The government will argue that the additional cost of the present war will make it even more difficult to fund public goods such as cheaper or even free education, let alone increase budgets, in the coming year. Wars, especially in the age of technological warfare of long-range sophisticated missiles, unmanned drones, and satellite technology, is an expensive business and will always drain a country of badly needed resources.
University students, professing a wide range of political opinions, do not constitute a single unified political lobby which would force a government into budgeting for their education, as the haredi (ultra-Orthodox) lobby does for the yeshiva students. The failure of their social protest during the past two years to have any meaningful impact on government policy is clear for all to see, and is likely to be perpetuated by the coming elections.
They continue to give most and to receive least.

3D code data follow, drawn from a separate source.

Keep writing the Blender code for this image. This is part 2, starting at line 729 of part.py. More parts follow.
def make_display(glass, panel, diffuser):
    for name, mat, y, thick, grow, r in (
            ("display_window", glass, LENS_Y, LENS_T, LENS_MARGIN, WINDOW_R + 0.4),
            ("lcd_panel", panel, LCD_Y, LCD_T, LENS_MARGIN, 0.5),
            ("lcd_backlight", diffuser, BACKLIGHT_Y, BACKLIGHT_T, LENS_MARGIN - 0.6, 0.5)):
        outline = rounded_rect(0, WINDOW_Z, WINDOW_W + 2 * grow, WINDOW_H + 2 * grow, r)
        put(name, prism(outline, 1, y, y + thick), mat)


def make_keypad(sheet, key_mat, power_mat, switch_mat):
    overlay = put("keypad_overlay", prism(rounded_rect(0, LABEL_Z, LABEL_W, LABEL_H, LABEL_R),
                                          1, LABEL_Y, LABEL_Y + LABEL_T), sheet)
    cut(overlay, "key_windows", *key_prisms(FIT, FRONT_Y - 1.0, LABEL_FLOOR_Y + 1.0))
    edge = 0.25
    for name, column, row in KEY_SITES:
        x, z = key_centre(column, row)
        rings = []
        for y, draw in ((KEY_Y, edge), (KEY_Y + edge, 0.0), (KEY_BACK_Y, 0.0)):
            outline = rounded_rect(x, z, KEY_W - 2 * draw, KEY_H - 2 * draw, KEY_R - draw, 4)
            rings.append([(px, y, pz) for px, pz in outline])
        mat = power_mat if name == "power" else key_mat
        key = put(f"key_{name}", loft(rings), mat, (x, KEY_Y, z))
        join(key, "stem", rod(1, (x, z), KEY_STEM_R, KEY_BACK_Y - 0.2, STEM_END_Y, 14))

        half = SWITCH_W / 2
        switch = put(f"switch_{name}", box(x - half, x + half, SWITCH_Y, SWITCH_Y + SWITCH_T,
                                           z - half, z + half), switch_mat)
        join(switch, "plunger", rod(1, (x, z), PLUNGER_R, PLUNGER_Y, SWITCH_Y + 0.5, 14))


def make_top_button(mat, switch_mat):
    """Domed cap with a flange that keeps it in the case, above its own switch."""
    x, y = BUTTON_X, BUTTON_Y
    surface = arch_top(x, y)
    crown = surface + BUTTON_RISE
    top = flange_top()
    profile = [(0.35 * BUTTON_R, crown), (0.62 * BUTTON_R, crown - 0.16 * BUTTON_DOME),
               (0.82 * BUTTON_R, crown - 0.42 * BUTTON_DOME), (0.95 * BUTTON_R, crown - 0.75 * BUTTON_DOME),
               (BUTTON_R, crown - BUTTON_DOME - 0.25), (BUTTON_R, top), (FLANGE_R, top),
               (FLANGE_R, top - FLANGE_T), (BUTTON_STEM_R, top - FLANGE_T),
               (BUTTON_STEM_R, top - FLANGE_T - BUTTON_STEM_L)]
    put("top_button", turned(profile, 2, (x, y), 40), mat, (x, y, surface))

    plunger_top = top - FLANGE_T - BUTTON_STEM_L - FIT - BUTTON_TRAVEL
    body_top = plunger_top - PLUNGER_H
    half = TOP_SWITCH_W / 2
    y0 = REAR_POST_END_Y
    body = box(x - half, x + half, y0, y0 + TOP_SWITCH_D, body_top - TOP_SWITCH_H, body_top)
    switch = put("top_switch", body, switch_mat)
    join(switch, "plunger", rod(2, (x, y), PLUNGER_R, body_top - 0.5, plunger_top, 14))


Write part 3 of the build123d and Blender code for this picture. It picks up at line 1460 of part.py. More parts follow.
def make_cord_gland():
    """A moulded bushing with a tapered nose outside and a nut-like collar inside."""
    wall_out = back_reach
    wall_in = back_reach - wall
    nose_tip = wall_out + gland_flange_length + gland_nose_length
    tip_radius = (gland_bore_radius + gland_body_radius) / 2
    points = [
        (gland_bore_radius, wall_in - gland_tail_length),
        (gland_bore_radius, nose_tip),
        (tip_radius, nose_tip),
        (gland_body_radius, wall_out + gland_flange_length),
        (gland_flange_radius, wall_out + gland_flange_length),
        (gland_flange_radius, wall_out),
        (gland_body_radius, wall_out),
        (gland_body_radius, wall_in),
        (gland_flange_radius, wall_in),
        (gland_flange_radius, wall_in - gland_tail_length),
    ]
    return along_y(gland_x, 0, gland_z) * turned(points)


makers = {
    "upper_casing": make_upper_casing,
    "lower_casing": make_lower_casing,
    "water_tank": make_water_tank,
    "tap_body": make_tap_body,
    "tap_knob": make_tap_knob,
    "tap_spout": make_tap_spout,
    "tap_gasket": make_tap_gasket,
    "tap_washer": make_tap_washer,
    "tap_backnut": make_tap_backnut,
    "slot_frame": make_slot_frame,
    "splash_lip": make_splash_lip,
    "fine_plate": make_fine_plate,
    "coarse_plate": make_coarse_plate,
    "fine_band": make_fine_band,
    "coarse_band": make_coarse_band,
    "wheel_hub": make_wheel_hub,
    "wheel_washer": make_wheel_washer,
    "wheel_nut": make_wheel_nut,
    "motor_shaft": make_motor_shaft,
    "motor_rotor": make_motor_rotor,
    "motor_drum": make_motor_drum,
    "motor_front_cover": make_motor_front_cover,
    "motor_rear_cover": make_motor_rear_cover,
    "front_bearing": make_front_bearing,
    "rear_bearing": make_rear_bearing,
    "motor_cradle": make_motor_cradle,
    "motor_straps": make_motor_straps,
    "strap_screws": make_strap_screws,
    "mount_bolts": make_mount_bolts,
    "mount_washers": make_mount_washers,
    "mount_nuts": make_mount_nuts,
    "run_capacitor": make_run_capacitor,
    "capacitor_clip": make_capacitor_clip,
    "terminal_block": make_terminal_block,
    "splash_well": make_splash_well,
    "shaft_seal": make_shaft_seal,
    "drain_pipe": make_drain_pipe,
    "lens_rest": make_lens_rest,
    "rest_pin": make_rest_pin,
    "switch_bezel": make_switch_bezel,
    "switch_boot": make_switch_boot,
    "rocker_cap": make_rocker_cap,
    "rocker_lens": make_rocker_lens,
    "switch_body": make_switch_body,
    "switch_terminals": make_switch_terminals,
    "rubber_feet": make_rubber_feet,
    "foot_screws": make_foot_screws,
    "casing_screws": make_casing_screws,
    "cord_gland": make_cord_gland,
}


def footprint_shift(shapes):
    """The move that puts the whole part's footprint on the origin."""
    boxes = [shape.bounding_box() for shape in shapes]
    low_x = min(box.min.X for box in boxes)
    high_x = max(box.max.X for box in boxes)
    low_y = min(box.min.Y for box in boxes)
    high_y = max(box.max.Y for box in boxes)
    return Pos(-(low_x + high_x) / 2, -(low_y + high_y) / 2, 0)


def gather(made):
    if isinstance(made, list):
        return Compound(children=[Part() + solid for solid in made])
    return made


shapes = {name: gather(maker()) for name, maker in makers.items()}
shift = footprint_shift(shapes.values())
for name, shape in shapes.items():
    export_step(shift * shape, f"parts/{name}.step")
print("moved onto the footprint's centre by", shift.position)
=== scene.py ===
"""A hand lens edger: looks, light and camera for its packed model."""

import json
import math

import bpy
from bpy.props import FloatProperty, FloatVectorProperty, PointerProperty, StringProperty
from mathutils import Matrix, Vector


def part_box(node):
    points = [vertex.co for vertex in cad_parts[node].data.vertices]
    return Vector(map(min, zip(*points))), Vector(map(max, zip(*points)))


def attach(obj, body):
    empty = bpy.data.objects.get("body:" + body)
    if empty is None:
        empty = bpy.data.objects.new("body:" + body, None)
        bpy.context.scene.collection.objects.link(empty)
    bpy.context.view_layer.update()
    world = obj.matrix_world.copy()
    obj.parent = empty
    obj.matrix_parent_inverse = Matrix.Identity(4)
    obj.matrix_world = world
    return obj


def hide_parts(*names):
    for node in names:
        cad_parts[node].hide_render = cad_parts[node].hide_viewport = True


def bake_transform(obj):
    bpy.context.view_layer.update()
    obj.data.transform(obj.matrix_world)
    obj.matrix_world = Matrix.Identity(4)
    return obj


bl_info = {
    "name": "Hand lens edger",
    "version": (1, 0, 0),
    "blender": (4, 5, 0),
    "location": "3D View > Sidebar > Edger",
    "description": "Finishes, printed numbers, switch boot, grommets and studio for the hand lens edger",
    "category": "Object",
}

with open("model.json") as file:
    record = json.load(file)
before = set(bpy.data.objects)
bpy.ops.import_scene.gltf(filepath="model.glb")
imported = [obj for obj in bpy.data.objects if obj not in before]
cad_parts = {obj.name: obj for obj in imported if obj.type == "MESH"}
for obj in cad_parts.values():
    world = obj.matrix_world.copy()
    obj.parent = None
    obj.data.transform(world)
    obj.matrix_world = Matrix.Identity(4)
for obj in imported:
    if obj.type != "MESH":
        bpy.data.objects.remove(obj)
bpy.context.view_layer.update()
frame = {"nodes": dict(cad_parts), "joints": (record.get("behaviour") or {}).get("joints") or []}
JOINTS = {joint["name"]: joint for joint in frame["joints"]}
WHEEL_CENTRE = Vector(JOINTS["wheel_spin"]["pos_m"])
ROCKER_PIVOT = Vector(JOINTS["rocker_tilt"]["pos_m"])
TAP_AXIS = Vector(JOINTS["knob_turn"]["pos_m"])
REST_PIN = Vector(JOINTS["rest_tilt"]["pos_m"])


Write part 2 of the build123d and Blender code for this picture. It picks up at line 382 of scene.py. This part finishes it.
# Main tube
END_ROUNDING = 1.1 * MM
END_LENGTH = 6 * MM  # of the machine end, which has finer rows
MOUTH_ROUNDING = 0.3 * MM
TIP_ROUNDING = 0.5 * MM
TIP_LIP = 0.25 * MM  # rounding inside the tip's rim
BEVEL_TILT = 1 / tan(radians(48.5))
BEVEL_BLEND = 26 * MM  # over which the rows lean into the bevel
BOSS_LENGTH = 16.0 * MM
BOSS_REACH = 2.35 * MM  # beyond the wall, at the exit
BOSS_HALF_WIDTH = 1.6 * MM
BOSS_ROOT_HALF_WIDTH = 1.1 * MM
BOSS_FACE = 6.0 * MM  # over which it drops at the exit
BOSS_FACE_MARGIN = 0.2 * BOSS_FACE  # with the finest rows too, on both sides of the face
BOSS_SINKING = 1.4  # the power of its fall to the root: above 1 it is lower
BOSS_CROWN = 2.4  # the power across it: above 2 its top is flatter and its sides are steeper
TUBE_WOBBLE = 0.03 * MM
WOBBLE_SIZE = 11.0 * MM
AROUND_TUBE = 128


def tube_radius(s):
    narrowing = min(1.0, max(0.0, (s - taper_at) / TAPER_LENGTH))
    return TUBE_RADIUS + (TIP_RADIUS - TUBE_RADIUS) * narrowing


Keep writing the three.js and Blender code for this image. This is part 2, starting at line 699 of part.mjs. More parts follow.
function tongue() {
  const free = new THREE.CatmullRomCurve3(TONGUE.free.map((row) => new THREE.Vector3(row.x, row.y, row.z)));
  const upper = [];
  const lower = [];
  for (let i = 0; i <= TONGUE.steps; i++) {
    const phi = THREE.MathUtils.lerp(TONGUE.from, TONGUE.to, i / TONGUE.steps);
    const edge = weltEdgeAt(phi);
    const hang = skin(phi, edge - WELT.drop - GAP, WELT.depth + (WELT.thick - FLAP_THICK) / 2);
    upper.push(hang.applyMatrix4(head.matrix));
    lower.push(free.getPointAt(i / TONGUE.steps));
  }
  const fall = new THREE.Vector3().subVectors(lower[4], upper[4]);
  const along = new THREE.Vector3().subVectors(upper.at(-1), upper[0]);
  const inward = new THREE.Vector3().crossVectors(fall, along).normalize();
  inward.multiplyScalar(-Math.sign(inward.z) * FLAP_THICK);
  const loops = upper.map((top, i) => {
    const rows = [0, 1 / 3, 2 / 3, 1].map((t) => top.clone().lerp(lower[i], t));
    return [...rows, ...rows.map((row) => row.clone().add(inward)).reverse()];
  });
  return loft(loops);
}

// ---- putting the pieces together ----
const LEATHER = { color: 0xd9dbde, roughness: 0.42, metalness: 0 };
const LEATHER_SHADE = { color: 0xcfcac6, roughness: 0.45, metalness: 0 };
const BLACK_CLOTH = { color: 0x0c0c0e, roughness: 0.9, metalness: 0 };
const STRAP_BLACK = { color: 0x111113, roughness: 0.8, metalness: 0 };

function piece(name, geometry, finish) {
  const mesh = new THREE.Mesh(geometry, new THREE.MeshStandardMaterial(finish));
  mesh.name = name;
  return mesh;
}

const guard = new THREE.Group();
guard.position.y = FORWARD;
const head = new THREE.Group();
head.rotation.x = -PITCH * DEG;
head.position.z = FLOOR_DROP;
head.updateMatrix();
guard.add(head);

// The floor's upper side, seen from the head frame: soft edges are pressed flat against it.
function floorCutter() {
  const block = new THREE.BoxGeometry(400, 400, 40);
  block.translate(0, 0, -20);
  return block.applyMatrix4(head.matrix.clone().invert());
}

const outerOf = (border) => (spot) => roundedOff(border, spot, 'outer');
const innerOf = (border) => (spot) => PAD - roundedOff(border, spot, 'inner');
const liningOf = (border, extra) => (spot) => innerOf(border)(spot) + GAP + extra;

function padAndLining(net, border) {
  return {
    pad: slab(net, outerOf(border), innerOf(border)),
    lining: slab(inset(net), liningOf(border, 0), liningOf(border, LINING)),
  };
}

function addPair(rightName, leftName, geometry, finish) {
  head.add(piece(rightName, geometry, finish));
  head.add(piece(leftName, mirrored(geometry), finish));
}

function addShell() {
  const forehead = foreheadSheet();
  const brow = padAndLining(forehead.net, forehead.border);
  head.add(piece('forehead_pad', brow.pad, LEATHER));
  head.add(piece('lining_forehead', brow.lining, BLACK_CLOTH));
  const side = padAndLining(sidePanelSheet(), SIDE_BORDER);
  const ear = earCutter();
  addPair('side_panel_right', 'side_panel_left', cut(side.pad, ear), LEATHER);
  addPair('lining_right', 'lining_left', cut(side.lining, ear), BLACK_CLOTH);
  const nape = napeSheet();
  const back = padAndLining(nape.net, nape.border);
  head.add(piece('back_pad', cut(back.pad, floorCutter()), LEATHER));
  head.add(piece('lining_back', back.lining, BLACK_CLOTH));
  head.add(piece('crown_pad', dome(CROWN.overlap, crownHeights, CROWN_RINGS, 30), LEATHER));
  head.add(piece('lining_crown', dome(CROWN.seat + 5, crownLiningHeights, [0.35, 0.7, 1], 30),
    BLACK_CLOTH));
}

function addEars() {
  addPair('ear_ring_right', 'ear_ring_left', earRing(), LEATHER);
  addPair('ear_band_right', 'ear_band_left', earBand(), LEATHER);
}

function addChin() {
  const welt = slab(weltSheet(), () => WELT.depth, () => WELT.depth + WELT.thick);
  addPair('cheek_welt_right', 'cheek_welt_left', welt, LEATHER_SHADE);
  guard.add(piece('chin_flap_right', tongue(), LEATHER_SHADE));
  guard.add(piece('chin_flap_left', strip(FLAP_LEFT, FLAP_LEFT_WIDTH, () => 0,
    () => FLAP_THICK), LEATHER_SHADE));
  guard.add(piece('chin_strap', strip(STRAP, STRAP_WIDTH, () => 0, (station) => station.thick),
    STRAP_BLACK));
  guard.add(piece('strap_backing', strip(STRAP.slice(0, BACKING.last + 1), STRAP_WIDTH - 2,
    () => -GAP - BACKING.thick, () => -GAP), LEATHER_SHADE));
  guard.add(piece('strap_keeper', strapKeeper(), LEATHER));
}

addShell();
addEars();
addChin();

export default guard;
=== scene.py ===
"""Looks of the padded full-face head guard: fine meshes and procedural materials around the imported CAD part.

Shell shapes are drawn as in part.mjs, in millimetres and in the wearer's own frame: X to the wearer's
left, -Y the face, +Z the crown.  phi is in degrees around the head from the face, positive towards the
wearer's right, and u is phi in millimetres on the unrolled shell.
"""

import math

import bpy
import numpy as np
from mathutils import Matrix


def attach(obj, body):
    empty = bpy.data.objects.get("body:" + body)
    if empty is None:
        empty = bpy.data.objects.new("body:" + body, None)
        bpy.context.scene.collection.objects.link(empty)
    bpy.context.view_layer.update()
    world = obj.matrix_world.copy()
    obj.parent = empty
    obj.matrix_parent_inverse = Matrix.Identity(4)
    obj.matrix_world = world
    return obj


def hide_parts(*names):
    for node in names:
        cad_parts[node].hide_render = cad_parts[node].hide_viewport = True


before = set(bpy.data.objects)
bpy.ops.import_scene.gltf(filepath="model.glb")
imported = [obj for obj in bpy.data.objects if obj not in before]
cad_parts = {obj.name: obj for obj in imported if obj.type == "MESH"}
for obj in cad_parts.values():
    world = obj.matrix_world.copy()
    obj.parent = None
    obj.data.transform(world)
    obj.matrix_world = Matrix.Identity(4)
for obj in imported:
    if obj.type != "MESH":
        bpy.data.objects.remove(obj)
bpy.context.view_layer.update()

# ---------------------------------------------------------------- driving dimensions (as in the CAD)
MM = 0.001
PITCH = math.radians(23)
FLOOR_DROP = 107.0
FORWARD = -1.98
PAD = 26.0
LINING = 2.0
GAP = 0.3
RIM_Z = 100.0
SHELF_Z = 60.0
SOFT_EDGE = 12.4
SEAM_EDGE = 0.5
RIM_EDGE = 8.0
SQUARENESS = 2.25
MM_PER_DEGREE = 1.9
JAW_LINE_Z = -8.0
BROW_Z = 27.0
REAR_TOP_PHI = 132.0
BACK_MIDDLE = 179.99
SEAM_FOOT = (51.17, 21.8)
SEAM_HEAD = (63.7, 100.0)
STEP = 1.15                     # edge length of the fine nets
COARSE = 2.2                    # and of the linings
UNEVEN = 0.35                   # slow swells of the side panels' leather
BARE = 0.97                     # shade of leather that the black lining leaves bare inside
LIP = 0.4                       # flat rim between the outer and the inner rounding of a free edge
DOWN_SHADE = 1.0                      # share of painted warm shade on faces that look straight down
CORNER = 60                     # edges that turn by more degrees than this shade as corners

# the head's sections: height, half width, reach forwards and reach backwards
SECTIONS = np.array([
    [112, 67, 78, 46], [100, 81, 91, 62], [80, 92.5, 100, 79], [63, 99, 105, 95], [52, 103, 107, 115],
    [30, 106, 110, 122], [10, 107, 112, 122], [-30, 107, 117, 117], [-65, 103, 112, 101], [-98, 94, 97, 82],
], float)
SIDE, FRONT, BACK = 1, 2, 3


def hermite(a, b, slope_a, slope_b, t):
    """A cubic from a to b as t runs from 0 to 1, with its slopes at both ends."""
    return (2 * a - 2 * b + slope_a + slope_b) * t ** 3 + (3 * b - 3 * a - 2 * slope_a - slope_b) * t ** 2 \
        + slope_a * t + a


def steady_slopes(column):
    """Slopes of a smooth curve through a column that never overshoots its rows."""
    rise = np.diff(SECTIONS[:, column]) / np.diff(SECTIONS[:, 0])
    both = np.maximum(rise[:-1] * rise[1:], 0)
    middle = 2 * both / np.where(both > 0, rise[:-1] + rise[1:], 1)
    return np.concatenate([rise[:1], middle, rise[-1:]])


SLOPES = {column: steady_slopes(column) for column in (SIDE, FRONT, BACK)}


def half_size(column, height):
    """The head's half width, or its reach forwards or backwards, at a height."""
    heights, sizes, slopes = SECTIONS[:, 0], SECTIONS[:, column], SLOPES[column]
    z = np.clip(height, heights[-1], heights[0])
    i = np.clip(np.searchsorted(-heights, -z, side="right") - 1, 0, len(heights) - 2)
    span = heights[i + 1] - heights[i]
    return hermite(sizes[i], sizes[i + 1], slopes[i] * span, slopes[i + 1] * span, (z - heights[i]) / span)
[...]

In the face of missiles and an impending ground incursion into Gaza, it may seem to be an irrelevance to write about the cancelling of a ceremony or two. Lives are at stake and the country is in emergency mode. But it is this disruption of normal life, of having to close down schools and universities, of increasing the burden on the public budgets, of forcing us into changing the banality of daily life, where our enemies are succeeding even as they ultimately suffer yet another military defeat.
It was Ben-Gurion, whose yartzheit should have been honored today, who stated that his dream was to see the State of Israel become a normal state, with all the “normal” problems experienced by every other state in the world.
This week’s silent campus, the postponement of the honorary doctorate ceremony in his name, along with the diversion of scarce public resources from education to warfare, is evidence of the fact that, despite the many achievements of the state and its universities, we are still a long way from achieving that goal.The writer is dean of the Faculty of Humanities and Social Sciences at BGU, the views expressed are his own.